HW: Well, my father was the fifth, fifth son in his family. And as such he was given, when he was a very tender age, approaching teenage, he was given to his uncle, who was childless, as a yoshi, you know. And that's where he learned how to, he was home taught by his uncle and aunt to read and write Japanese. And then by mutual agreement they decided they would part again and he wouldn't be a yoshi. But then he served in the Japanese army and fought in the Japanese-Russo, Russian war, was machine-gunned. And then after, soon after the war ended, as quickly as he could, he came to America because his oldest brother was already here. But I think that he did a circuitous thing, he came to Vancouver, British Columbia, worked in the timber industry there and then gravitated over to Blaine and on to the U.S. side -- [laughs] -- and worked in timber. And then, he met a Reverend Murphy who was there as a missionary amongst the Japanese timber workers there, and so he struck a deal with him that Reverend Murphy would teach him a little bit of English, and my father had a hobby of taking pictures, so he took pictures for Reverend Murphy. And my father learned English from him and a year later when he knew enough English to get around, why he, came to California where his brother already was. That was back in 1908.
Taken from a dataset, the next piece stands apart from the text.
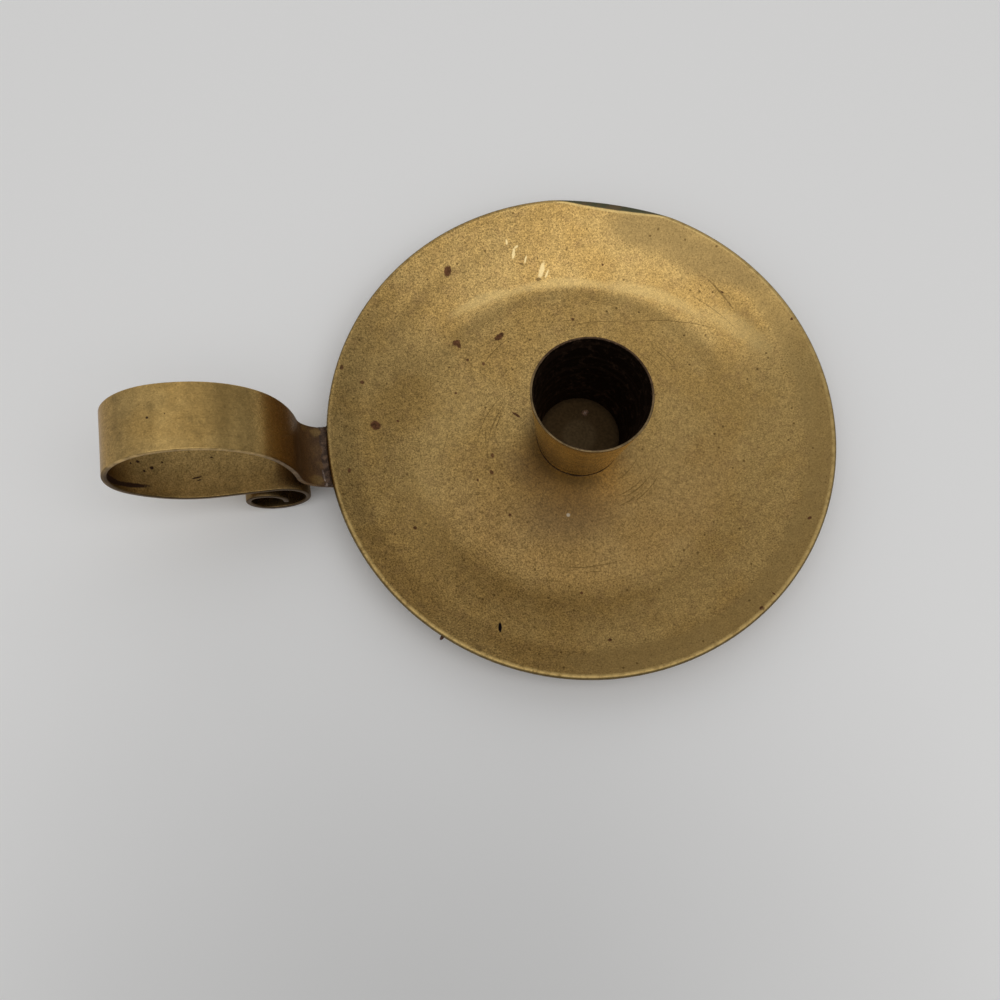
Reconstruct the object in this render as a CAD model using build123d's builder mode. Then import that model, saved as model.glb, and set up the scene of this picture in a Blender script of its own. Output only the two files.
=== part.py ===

SS: What about your mother?

HW: My mother is a "picture bride." They were married by exchange of pictures and she arrived in California in 1915.

SS: She must have been a very beautiful woman.

HW: Oh, yeah, like all mothers are, you know. And I was born in 1919.

SS: What do you remember of your parents then? They must have been very hard-working.

HW: Yes, yes, they were. Hard-working, and until we moved to the farm, my father did a lot of work supplying labor to farms. There were these itinerant Issei fellows that were here. And they would come, and pay room and board and then be taken out to work, you know. And, then he farmed on his own for a while. But the thing that I remember about him most is that he always despised anybody that looked down on anybody. You know, in Japan, they had the lower-caste (etas) and what they call burakumin and so forth, and he would always, he said, "They always accuse me of associating, being too friendly with them." But he didn't like it that people hated them, you know. It wasn't right. So, that was really brought to my attention by my father at a very tender age.